Starting up Duke St from this point, on the left there is still an 1860s warehouse, Wilson’s Buildings, waiting for improvement – quite a fine building in its way. The main change to the buildings has been the restoration of a number of decayed Georgian buildings, as private homes or apartment hotels, and the replacement of decayed buildings with modern hotels, student accommodation and restaurants. A thriving business goes on in the restaurants, many of them of excellent quality. The old Ayrton, Saunders Laboratories have become the Saunders Building, and a few doors up from it, still on the right side of the street, is the Mayflower Restaurant, long-established. And still on the right, after a fine Georgian house now with the self-explanatory name, “Down the Hatch”, is a “gentlemen’s club” called, tellingly “Rude”, in a fine, ostentatious, Victorian house, number 66, that has the look of a bank.

Almost half way up the street, on the left side, there is an impressive town house, next door to a currently unoccupied building at the junction with Suffolk St, which was the Central Library of Liverpool from 1852 to 1860. It retains a grey grandeur, having been designed by John Foster, Senior, a noted Liverpool architect of the period. Across this intersection, there’s a pub from 1817, the Monro, now a gastropub. And in the upper section of Duke St, opposite the junction with Kent St, a lady called Mary Blodget ran a guest house. She doesn’t sound remarkable until you reflect on some of her (likely) customers – Nathaniel Hawthorne, (the American author of The Scarlet Letter) and William Brown, after whom a famous Liverpool street is named. There’s still a Mrs Blodget’s guest house! At 118 lived the famous writer, Felicia Brown, aka Mrs Hemans, better-remembered in the USA than the UK, though most English school pupils at one time knew her immortal line, “The boy stood on the burning deck.”

A British anti-celebrity, John Bellingham, also lived in Duke Street. He is more famous for what he did in London, as he assassinated Spencer Perceval, the only Prime Minister to die in this way, shooting him dead in the lobby of the House of Commons in 1812. Bellingham’s house has gone, and the assassin himself was quickly tried, found guilty, and hanged. (Perceval’s successor in office was the Earl of Liverpool). Further violence occurred in the case of Colonel John Bolton, a Tory politician, who was challenged to a duel by Edward Brooks in 1804. The police got wind of this illegal act, but the venue was switched, and the Colonel killed his challenger by shooting him in one eye.

After all this unpleasantness, it was a relief to hear of a lambana that bears the warning sign, “Please do not feed the animal.” (All tourists being known to be stupid, this is, of course, necessary). Elsewhere, a version of the story of Van Gogh plays with the facts amusingly – go and have a look at it! It really is worth the walk.

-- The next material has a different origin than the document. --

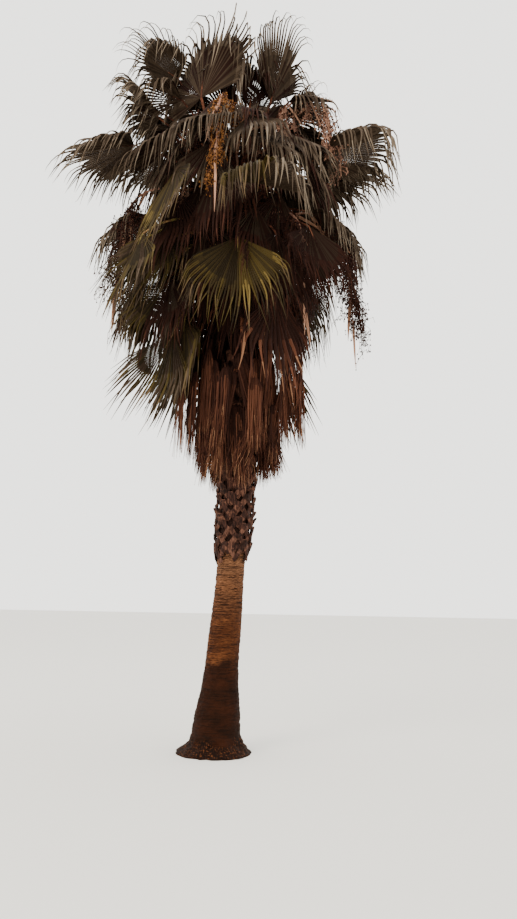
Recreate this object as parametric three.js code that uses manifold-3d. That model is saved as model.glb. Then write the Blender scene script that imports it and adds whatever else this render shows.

A local philanthropist, W. Bridson, (perhaps the ironmonger at 48 Bold St in 1873), who also manufactured weighing scales, built some back-to-back houses for his employees, which survived to be the last such houses in Liverpool: these have recently been refurbished and converted from the original eighteen to nine, by removing the internal shared backs. Our guide got inside one, just before their enhancement, where she found the original cast iron range still in use. The renovated and combined houses are off Duke St to the left, behind Dukes and Duchesses, a nursery, not far from the junction with Berry Street. At this point you should probably cross to the right side of Duke St, to see the Arch, student accommodation, partly in a square behind the facades in Duke St and Great George St./Nelson St. The latter is dated, at its top, to 1887 – a distinguished, all-white front. And near the junction with Nelson St is a business called the Quirky Quarter, advertising “oddball exhibits and optical illusions.” Our guide suggested it is worth a visit, and quite an unusual attraction, with shape-shifting illusions for the visitor.

At the top of Duke St, on the right as you reach this point, is Liverpool’s venerable China Town, with the largest Chinese arch outside China itself. Next to it is the Congregational Church, an impressive structure, accommodating over two thousand people, but now converted to a community centre. Its magnificent pillars were hewn from stone in a convenient quarry in Toxteth.

John Cowell

Then and now. 17-21 Duke Street. Left: the Cuerdale Dairy and German Seamen’s Mission (Hostel). Right: as it is today.

3 Responses

  1. Iain Taylor says:

    Nice to read of this from far-away Nova Scotia! I recall vividly the Bridsons buildings as a lunch time hide- away from the Lpool Institute where the Inny boys ate greasy chips and puffed on the occasional Woodbine. Later it featured in what may be the first modern guide ‘book’ which I did for Spiegl’s Lpool Packets. Don’t know if that is still obtainable but it served as my reintroduction to Lpool when I came back to commence my PhD dissertation work ‘Black Spot on the Mersey’ (1976).

    Regards and thanks.

    Iain Taylor

  2. Colette Monaghan says:

    I enjoyed reading this and attempting to see all the buildings mentioned via Google Maps! I left Liverpool a long time ago, and have only been back occasionally. The differences between then and now is astounding. I got a little lost at the mention of a lambana, which I had to look up and have no idea how that relates to the area;-)

    Next time I’m in Liverpool I hope to ‘do’ this tour for real. Thank you!

  3. No.23 Duke Street was a Chinese lodging house in the early 1900’s. My grandfather, who was a seaman, stayed there during the First World War.